* EXERCISE INSTRUCTIONS
What lies from the line containing "# The plaque's" through the line containing "bpy.data.objects.remove(obj)"? Print exactly those lines, with both ends, and no others.

(Modeling code records)
━━━━

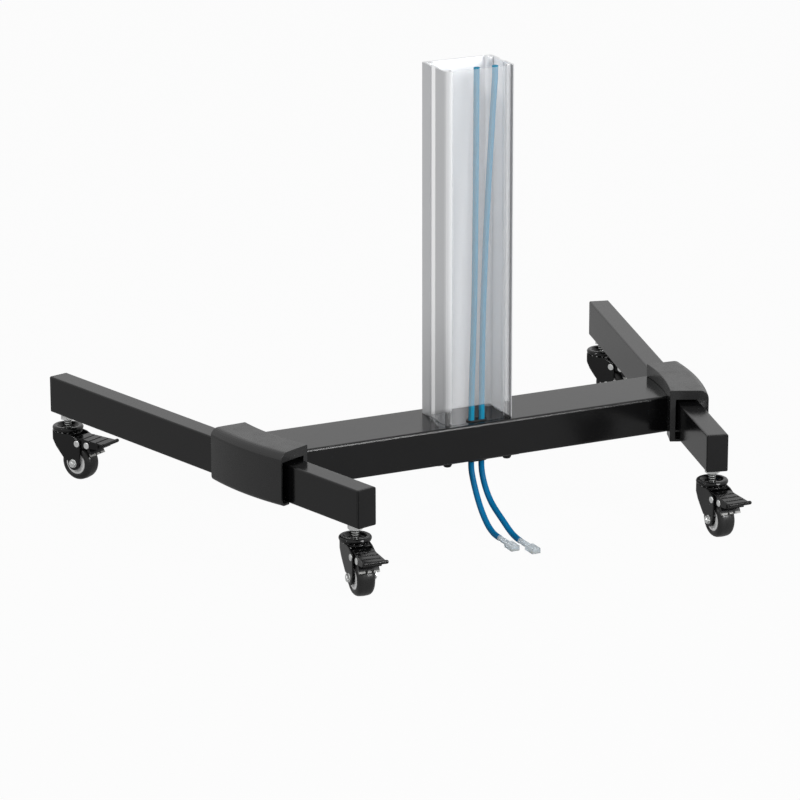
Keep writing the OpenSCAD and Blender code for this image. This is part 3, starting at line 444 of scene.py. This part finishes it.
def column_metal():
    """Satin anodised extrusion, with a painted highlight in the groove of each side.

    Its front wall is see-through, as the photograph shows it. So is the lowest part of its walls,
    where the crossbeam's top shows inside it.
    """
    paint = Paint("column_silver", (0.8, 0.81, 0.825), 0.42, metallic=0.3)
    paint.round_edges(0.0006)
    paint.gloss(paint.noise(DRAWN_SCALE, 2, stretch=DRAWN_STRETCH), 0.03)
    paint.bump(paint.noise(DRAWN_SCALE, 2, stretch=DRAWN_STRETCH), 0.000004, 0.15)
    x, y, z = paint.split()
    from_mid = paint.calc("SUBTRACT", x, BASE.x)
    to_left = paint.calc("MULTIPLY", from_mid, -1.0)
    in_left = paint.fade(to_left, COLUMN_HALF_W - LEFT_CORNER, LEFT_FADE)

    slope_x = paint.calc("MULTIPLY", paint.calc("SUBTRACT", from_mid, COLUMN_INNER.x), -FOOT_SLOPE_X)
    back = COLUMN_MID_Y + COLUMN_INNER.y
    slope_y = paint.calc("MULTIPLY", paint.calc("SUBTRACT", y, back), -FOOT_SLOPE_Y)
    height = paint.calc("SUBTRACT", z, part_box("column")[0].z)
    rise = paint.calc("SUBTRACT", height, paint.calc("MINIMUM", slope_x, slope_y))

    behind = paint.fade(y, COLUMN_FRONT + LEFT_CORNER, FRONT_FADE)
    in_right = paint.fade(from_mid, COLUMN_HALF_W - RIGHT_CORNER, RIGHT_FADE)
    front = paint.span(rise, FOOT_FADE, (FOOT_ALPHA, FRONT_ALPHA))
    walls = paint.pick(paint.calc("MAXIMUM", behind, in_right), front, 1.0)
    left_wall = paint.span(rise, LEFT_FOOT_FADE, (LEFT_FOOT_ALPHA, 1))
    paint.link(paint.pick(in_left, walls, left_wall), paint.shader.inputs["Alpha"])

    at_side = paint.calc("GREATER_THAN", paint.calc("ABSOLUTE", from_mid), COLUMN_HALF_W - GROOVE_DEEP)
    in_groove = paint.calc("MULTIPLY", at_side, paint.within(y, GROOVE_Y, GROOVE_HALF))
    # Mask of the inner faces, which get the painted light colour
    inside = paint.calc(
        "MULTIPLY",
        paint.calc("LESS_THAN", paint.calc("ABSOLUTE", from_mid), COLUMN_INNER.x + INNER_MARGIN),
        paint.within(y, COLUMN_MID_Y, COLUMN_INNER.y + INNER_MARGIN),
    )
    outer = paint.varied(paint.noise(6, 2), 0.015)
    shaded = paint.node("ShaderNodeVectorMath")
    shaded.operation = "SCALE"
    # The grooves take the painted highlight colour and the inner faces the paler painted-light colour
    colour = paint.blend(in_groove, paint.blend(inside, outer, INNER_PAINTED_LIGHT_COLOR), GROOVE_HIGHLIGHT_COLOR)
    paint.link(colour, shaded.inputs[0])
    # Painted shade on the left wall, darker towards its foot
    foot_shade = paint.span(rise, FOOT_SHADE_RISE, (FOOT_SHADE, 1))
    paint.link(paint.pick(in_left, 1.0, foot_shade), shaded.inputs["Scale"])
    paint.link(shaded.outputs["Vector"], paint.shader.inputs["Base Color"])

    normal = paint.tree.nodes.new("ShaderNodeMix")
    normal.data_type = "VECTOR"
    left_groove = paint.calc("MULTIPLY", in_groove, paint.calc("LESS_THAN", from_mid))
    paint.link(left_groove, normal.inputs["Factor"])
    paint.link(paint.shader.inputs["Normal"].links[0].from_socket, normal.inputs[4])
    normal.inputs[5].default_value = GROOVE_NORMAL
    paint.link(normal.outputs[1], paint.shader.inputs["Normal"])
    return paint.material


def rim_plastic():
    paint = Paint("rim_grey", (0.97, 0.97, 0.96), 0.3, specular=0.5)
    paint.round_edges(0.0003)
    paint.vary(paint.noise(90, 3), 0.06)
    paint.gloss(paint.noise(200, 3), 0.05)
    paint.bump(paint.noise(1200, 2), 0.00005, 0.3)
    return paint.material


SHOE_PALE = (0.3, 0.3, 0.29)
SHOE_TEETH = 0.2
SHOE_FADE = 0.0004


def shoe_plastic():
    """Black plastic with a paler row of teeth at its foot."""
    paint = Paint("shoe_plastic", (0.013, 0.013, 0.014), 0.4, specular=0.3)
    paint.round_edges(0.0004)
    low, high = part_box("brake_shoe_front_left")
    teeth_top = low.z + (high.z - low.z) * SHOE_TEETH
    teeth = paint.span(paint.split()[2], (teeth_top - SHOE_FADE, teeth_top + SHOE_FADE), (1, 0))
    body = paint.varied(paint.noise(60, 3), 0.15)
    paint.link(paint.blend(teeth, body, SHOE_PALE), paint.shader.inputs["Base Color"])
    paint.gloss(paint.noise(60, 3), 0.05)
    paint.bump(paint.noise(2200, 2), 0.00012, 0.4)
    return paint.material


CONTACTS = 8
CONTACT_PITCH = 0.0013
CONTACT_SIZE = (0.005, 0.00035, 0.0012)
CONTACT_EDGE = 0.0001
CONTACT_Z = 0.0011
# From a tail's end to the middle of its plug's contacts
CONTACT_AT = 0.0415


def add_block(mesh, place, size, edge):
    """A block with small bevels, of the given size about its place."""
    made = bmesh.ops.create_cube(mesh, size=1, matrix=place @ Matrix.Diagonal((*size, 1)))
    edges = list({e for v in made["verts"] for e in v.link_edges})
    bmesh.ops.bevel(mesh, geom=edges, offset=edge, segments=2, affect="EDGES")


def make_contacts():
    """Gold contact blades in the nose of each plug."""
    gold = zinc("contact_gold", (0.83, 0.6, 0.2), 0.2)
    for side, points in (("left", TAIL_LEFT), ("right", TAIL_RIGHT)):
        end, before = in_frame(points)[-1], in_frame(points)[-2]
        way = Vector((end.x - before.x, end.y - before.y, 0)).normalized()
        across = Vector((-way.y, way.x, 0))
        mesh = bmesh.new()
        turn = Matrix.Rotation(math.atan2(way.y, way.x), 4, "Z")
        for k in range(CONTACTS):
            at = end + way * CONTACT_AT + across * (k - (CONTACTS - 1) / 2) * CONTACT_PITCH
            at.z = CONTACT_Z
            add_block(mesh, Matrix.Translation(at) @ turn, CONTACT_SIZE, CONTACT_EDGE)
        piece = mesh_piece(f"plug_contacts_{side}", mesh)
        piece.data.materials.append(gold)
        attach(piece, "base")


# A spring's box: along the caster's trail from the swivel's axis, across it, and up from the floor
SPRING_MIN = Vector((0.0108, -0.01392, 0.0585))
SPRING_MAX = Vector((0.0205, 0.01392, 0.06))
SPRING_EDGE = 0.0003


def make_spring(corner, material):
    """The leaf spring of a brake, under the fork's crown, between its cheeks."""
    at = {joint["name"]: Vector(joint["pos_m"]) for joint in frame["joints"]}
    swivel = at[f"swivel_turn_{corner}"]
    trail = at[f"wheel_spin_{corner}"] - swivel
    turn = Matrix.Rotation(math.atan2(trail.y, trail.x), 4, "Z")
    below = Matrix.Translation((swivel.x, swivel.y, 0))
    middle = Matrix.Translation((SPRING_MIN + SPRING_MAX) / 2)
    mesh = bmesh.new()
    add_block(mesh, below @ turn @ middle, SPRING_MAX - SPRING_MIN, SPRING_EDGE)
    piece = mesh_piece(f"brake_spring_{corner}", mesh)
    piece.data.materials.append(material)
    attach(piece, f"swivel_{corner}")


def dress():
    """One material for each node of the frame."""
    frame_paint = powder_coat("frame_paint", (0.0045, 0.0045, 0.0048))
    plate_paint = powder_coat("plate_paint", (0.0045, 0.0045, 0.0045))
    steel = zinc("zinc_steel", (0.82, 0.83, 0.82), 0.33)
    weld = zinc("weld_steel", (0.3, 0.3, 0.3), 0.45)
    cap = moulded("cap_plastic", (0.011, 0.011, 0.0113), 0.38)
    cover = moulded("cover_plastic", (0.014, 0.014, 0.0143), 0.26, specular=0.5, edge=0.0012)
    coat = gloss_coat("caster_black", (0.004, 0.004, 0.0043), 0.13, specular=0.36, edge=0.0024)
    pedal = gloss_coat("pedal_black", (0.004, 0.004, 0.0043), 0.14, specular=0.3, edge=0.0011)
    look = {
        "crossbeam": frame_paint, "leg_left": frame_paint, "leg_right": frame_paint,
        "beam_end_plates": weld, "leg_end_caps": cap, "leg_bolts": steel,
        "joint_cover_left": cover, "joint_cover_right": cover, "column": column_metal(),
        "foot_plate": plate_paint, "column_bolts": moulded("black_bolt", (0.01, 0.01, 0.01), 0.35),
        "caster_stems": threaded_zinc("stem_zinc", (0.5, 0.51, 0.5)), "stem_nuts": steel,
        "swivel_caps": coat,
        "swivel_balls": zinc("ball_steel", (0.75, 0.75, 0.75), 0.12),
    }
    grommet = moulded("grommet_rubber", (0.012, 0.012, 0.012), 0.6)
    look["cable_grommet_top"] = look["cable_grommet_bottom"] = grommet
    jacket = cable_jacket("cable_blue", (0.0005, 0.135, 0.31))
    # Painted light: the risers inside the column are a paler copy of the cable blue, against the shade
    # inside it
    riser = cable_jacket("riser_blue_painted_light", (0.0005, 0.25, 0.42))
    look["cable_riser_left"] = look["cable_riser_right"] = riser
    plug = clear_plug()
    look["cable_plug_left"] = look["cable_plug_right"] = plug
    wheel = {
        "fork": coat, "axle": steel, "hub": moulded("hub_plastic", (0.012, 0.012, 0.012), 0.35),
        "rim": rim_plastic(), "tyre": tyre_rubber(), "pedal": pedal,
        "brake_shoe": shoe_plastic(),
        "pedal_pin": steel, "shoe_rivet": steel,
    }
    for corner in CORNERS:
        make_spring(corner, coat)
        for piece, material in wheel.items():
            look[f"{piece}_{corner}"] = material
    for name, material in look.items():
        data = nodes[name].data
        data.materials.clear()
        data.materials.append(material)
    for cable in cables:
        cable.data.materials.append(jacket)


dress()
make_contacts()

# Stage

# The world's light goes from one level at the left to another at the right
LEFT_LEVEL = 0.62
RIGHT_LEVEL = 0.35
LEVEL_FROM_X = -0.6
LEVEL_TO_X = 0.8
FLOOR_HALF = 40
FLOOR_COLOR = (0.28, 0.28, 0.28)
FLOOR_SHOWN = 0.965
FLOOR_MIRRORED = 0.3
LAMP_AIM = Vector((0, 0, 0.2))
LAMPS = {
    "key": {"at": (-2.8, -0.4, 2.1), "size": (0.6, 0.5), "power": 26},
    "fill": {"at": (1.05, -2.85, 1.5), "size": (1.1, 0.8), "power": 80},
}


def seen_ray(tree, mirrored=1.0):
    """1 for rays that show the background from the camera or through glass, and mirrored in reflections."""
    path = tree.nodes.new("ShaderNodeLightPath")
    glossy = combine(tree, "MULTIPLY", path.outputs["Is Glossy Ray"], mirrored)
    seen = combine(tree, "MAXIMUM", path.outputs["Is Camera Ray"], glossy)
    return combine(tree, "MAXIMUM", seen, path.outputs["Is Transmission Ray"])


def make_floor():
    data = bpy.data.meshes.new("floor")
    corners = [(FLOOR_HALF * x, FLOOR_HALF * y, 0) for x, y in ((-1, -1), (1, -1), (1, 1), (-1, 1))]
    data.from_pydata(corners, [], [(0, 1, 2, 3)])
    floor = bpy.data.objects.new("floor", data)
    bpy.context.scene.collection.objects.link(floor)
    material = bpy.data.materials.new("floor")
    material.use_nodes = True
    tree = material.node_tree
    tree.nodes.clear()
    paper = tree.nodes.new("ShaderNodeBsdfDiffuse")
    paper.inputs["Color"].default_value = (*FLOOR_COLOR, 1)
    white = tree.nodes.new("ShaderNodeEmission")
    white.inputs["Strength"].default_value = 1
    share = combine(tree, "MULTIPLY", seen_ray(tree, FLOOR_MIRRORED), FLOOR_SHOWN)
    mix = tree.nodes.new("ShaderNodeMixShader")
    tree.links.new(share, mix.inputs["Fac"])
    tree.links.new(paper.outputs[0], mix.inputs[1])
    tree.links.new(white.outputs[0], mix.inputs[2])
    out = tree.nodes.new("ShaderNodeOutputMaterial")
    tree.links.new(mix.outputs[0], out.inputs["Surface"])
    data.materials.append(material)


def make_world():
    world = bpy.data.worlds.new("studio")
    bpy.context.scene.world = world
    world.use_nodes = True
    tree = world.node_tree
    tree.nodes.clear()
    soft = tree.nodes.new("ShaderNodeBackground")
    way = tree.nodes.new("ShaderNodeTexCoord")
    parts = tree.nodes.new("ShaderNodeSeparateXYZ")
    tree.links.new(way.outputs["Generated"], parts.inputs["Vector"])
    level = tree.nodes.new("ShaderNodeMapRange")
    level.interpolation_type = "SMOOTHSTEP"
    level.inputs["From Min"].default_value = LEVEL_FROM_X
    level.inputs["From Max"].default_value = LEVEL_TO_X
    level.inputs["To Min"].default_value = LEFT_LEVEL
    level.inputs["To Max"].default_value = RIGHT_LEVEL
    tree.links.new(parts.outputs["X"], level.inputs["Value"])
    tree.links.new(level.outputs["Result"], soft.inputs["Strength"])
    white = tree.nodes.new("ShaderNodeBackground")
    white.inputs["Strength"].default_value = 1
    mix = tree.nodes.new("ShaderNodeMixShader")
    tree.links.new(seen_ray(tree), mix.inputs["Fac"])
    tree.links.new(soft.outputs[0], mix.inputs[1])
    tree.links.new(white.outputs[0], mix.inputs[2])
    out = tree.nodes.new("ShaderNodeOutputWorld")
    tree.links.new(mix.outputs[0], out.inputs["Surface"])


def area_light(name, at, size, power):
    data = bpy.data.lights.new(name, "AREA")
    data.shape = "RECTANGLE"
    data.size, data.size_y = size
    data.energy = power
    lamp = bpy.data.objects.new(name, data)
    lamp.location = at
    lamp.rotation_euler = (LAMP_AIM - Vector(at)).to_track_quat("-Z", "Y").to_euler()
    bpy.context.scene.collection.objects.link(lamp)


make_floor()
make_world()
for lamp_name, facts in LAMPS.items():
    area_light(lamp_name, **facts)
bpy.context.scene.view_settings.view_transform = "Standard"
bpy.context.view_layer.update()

━━━━

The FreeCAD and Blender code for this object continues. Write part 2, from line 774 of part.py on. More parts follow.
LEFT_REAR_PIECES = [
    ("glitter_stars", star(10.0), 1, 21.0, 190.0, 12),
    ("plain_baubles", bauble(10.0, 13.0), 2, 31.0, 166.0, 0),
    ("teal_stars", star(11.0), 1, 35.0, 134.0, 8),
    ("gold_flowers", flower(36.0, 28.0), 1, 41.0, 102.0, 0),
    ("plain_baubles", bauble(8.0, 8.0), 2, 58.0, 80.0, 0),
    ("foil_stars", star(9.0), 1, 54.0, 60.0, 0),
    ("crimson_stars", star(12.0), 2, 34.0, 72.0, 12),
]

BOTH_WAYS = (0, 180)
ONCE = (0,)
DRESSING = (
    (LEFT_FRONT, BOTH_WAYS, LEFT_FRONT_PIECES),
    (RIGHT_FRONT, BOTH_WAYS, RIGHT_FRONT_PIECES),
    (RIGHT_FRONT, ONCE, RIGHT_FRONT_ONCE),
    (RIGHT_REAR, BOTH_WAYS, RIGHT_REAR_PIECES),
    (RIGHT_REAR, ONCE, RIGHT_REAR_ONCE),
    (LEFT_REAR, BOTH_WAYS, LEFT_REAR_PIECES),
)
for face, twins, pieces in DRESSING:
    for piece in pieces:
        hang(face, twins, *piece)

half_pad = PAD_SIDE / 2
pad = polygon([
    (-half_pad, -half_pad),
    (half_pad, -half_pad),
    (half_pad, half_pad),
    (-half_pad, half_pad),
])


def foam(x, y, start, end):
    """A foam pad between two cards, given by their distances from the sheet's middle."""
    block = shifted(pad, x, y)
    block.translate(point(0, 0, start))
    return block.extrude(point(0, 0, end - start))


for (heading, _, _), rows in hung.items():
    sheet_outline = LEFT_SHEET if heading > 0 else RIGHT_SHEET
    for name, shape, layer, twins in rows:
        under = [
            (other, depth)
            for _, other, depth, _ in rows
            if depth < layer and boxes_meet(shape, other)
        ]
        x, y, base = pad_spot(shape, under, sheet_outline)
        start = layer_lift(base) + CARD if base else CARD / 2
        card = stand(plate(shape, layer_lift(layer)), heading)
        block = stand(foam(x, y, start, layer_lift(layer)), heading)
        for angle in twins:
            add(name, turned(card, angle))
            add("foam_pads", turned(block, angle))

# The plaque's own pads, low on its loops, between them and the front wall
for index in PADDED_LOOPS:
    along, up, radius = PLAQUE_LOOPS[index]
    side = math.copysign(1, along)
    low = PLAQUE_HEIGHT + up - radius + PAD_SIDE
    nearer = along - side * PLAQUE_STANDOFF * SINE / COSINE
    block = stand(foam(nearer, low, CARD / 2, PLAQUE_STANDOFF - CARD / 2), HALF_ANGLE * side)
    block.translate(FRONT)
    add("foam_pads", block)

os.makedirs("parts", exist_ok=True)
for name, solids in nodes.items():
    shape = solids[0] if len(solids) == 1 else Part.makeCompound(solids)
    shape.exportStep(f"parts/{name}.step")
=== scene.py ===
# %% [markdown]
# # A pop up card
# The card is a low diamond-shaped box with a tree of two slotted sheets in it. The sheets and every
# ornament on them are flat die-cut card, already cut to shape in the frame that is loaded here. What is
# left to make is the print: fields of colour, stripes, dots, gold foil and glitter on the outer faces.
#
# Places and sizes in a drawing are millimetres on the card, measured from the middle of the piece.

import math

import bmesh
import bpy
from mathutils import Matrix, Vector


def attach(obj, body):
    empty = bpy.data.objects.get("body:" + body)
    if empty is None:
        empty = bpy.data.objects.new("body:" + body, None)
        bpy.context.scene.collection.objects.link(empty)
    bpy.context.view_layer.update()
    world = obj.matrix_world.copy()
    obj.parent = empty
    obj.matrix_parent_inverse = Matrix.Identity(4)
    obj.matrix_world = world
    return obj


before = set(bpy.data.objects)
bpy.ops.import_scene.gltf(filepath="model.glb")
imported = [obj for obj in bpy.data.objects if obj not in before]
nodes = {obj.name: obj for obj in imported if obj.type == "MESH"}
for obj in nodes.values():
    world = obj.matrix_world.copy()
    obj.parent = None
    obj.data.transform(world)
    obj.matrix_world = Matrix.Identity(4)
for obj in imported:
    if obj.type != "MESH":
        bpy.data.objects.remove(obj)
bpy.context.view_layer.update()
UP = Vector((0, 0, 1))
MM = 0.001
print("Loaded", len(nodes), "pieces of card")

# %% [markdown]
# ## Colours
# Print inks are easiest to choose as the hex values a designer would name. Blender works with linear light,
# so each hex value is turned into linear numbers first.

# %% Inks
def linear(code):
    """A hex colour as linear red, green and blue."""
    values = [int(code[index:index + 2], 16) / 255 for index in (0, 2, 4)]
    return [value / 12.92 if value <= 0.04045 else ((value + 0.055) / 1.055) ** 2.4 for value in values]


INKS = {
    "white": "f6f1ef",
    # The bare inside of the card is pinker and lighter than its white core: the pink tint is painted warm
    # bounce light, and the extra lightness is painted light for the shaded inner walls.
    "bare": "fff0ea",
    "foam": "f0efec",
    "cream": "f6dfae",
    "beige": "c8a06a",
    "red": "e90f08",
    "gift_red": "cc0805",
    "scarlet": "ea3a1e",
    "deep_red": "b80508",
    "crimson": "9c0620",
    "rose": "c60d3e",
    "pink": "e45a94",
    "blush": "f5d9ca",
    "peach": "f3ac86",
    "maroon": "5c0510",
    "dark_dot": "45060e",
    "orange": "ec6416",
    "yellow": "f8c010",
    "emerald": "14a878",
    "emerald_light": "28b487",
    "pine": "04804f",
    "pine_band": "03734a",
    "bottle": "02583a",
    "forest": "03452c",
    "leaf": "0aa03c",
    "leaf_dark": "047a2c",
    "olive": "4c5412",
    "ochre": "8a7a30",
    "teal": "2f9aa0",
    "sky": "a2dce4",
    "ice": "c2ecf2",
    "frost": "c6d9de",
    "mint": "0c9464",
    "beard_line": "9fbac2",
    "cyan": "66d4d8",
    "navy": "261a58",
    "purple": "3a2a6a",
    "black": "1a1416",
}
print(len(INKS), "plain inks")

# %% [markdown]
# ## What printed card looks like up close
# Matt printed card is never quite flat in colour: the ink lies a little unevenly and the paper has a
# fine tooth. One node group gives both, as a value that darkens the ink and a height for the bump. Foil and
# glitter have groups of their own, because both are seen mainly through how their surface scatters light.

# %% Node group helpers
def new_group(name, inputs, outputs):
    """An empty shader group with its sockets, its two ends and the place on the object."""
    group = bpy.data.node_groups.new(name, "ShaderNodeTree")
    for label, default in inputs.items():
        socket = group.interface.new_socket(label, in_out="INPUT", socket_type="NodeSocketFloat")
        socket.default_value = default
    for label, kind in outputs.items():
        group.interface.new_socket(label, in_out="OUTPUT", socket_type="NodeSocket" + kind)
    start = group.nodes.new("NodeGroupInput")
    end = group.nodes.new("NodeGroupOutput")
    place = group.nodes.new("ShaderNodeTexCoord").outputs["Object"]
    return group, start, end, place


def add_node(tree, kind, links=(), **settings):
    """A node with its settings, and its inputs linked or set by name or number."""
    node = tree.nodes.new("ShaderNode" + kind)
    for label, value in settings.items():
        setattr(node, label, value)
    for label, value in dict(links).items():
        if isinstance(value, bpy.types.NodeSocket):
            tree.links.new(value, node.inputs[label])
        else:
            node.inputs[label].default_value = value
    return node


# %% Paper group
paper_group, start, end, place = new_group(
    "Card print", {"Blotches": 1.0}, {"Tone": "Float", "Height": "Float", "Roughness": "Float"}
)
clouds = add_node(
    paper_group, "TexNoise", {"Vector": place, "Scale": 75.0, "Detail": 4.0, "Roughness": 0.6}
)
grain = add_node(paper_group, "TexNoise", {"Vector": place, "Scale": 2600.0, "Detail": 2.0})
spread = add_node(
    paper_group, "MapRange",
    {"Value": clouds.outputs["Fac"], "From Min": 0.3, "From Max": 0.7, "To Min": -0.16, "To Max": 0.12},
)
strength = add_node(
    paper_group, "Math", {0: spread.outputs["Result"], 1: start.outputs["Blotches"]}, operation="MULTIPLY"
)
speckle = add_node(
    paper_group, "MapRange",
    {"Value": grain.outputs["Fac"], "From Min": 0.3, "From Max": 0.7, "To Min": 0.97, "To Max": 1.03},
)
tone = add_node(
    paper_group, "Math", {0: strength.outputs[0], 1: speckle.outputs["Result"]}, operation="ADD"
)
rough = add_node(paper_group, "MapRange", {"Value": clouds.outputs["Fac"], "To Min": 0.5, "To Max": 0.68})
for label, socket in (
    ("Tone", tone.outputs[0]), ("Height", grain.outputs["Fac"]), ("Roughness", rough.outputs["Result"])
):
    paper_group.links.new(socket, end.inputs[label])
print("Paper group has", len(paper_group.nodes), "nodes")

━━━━

* FINAL RESULT
# The plaque's own pads, low on its loops, between them and the front wall
for index in PADDED_LOOPS:
    along, up, radius = PLAQUE_LOOPS[index]
    side = math.copysign(1, along)
    low = PLAQUE_HEIGHT + up - radius + PAD_SIDE
    nearer = along - side * PLAQUE_STANDOFF * SINE / COSINE
    block = stand(foam(nearer, low, CARD / 2, PLAQUE_STANDOFF - CARD / 2), HALF_ANGLE * side)
    block.translate(FRONT)
    add("foam_pads", block)

os.makedirs("parts", exist_ok=True)
for name, solids in nodes.items():
    shape = solids[0] if len(solids) == 1 else Part.makeCompound(solids)
    shape.exportStep(f"parts/{name}.step")
=== scene.py ===
# %% [markdown]
# # A pop up card
# The card is a low diamond-shaped box with a tree of two slotted sheets in it. The sheets and every
# ornament on them are flat die-cut card, already cut to shape in the frame that is loaded here. What is
# left to make is the print: fields of colour, stripes, dots, gold foil and glitter on the outer faces.
#
# Places and sizes in a drawing are millimetres on the card, measured from the middle of the piece.

import math

import bmesh
import bpy
from mathutils import Matrix, Vector


def attach(obj, body):
    empty = bpy.data.objects.get("body:" + body)
    if empty is None:
        empty = bpy.data.objects.new("body:" + body, None)
        bpy.context.scene.collection.objects.link(empty)
    bpy.context.view_layer.update()
    world = obj.matrix_world.copy()
    obj.parent = empty
    obj.matrix_parent_inverse = Matrix.Identity(4)
    obj.matrix_world = world
    return obj


before = set(bpy.data.objects)
bpy.ops.import_scene.gltf(filepath="model.glb")
imported = [obj for obj in bpy.data.objects if obj not in before]
nodes = {obj.name: obj for obj in imported if obj.type == "MESH"}
for obj in nodes.values():
    world = obj.matrix_world.copy()
    obj.parent = None
    obj.data.transform(world)
    obj.matrix_world = Matrix.Identity(4)
for obj in imported:
    if obj.type != "MESH":
        bpy.data.objects.remove(obj)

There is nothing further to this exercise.